Today, Representative Mike Kelly (PA-03) submitted a letter to U.S. Environmental Protection Agency (EPA) Administrator Lisa Jackson requesting answers behind a policy reversal that partially rescinded a 19-year agreement between the EPA and the Pennsylvania Department of Environmental Protection (PaDEP) regarding coal mining permit applications. As a result, over 60 permit applications have been sent to and remain backlogged within the EPA.
"For reasons unclear, the EPA recently extended the period of time that mining companies have to wait before getting a permit to mine for coal," said Rep. Kelly. "This prolonged permit process has impacted at least 20 companies, affecting the sale and production of coal at a time when access to energy is critical to the economic well-being of Pennsylvania and the nation."
Under the Clean Water Act, miners are required to get a National Pollutant Discharge Elimination System (NPDES) permit to ensure that industrial pollutants discharged into water sources are monitored, measured and reported to maintain the water quality standards established by the EPA. Since 1991, the EPA has authorized PaDEP to process and approve NPDES permit applications without EPA review or approval. In September of last year, the EPA partially reversed that 19-year precedent by requiring applications already reviewed through PaDEP's rigorous permit process to undergo additional scrutiny through the EPA.

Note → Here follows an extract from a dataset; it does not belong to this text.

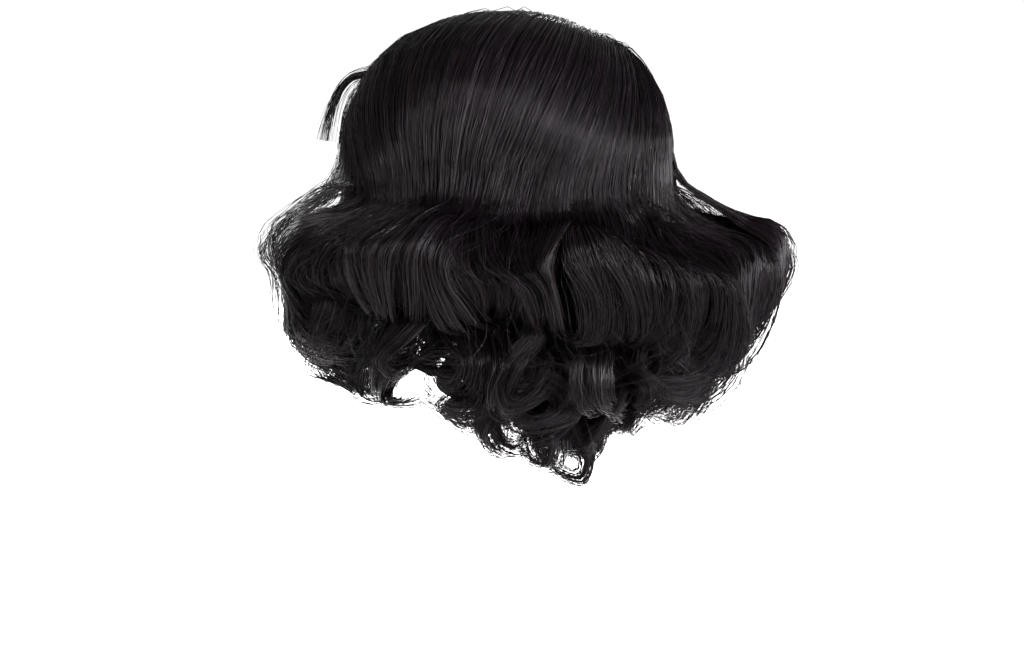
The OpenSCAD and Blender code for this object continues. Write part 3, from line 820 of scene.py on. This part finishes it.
def crown_mass():
    """The dense hair under the crown's top strands, a closed shell that dips at the parting."""
    rows, columns, wall = 26, 72, 1.0
    parting = on_sphere(part_direction(np.linspace(0, 1, 60)), np.zeros(60))
    t = np.linspace(0, 360, columns, endpoint=False)
    edge = np.interp(folded(t), [0, 20, 36, 50, 62, 75], [60, 58, 50, 40, 24, 14])
    edge_angle = np.degrees(np.arcsin((edge - CENTRE_Z) / height_of(edge < CENTRE_Z)))

    def layer(sunk):
        """Rows of points from the edge to the apex, sunk by so much under the outer skin."""
        out = []
        for row in range(rows):
            angle = np.radians(edge_angle + (89.2 - edge_angle) * row / (rows - 1))
            z = CENTRE_Z + height_of(angle < 0) * np.sin(angle)
            scalp = on_head(t, z, 0 * t)
            far = np.min(np.linalg.norm(scalp[:, None] - parting[None], axis=-1), 1)
            fuller = 0.7 * np.interp(t, RAISED_T, RAISED) * smooth(far / 40) * smooth((CENTRE_Z + TOP - z) / 55)
            out.append(on_head(t, z, 1.2 + 6.0 * smooth(far / 45) + fuller - sunk))
        return np.array(out).reshape(-1, 3)

    inner_start = rows * columns
    outer_quads = skin_quads(rows, columns)
    inner_quads = outer_quads[:, ::-1] + inner_start
    j = np.arange(columns)
    j1 = (j + 1) % columns
    rim = np.stack([j1, j, inner_start + j, inner_start + j1], -1)
    fan = np.arange(1, columns - 1)
    cap = (rows - 1) * columns + np.stack([0 * fan, fan, fan + 1], -1)
    add_hair(mesh_object("crown_mass", np.concatenate([layer(0.0), layer(wall)]),
                         np.concatenate([outer_quads, inner_quads, rim]),
                         np.concatenate([cap, cap[:, ::-1] + inner_start]), [HAIR_MASS]),
             "crown_hair_left", "crown_hair_right", "crown_hair_back")


def fringe():
    """The lock that leaves the fringe at the wearer's left, on the same line as in the CAD model."""
    n, k, lead_k = int(70 * STRAND_SHARE) + 12, 22, 7
    s = np.linspace(0, 1, k)
    root = on_head(np.array([30.0]), np.array([78.0]), np.array([17.0]))[0]
    line = root + np.stack([40 * s - 9 * s ** 2, -8.5 * np.sin(np.radians(100 * s)),
                            4 * np.sin(np.radians(150 * s)) - 42 * s ** 2], -1)
    side = unit(np.cross(np.gradient(line, axis=0), UP))[None]
    up = unit(np.cross(side[0], unit(np.gradient(line, axis=0))))[None]
    a, b = rng.normal(0, 0.5, n), rng.normal(0, 0.5, n)
    spread = np.interp(s, [0, 0.3, 1], [5, 3.4, 2.2])
    P = (line[None] + side * (a[:, None] * spread)[..., None] + up * (b[:, None] * spread * 0.7)[..., None]
         + side * (rng.normal(0, 3.0, n)[:, None] * s ** 2)[..., None]
         + up * (rng.normal(0, 2.5, n)[:, None] * s ** 2)[..., None])
    # it comes from the parting, over the fringe
    start = on_sphere(part_direction(np.clip(rng.uniform(0.1, 0.4, n), 0, 1)), np.full(n, 6.0))
    q = np.linspace(0, 1, lead_k + 1)[None, :-1, None]
    middle = unit(np.stack([np.full(n, 0.12) + rng.normal(0, .05, n), np.full(n, -0.70) + rng.normal(0, .03, n),
                            np.full(n, 0.70)], -1))
    middle = on_sphere(middle, np.full(n, 13.5))
    lead = (1 - q) ** 2 * start[:, None] + 2 * q * (1 - q) * middle[:, None] + q ** 2 * P[:, :1]
    whole = np.concatenate([lead, P], 1)
    soften(whole, 2, 14, 6)
    taper = np.interp(np.linspace(0, 1, whole.shape[1]), [0, 0.1, 0.7, 1], [0.6, 1, 0.9, 0.3])[None, :]
    bundle = Bundle()
    bundle.add(whole, 0.24 * rng.uniform(0.7, 1.2, n)[:, None] * taper,
               np.broadcast_to(np.array([0.3, 0.2, 1.0]), whole.shape))
    bundle.build("fringe_lock_strands", "fringe_lock", LIT_SHARE)


crown_mass()
fringe()

# ---------------------------------------------------------------- floor
FLOOR_DROP, FLOOR_SIZE = 0.22, 80
floor_material = patterned("pale_floor", (0.84, 0.84, 0.84), (0.88, 0.88, 0.88), 3, 0.9, 0.0)
shader_of(floor_material).inputs["Emission Color"].default_value = (1, 1, 1, 1)
shader_of(floor_material).inputs["Emission Strength"].default_value = 0.2
shader_of(floor_material).inputs["Specular IOR Level"].default_value = 0.0
bpy.ops.mesh.primitive_plane_add(size=FLOOR_SIZE, location=(0, 0, cad_box[0][2] - FLOOR_DROP))
floor = bpy.context.object
floor.name = "floor"
floor.data.materials.append(floor_material)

"How can we meet our vast energy needs and grow our economy if we keep creating regulatory barriers that are duplicative in nature and don't allow our private sector industries to provide the products and services that literally fuel our nation?" said Rep. Kelly. "I look forward to hearing Administrator Jackson's justification for reversing a long-established process that has protected the environment while allowing the mining industry to create jobs and energy for the Commonwealth."
A bi-partisan group of Pennsylvania delegates joined Mr. Kelly in his call for answers, including Reps. Critz, Holden, Altmire, Thompson, Marino, Barletta, and Dent. The letter submitted to Administrator Jackson is below.
March 9. 2011
The Honorable Lisa Jackson
U.S. Environmental Protection Agency
Ariel Rios Building
1200 Pennsylvania Avenue, N.W.
Washington, D.C. 20460
Dear Administrator Jackson:
We write to you regarding our concern over a recent decision by the U.S. Environmental Protection Agency (EPA) to partially rescind a 19-year Memorandum of Agreement between the EPA and the Pennsylvania Department of Environmental Protection (PaDEP). We are unaware of any legitimate basis for the decision and EPA's duplicative review has resulted in significant delays that adversely impact jobs and energy consumers in Pennsylvania. We therefore request an immediate explanation for reversing 19 years of precedent.
In a September 2010 letter sent to PaDEP, the EPA notified PaDEP that it was "partially rescinding its waiver of permit reviews, pursuant to the 1991 MOA, and directed the Department to submit certain NPDES mine-related permit applications prior to permit issuance to EPA's Region III office for additional scrutiny. As a result of this change, over 25 NPDES permit applications have been sent to and remain with the Philadelphia Regional Office.
This duplicative review of applications is creating a significant backlog of mining permits. If this backlog persists, the results could be detrimental to our local economy and result in the Commonwealth losing a significant energy source.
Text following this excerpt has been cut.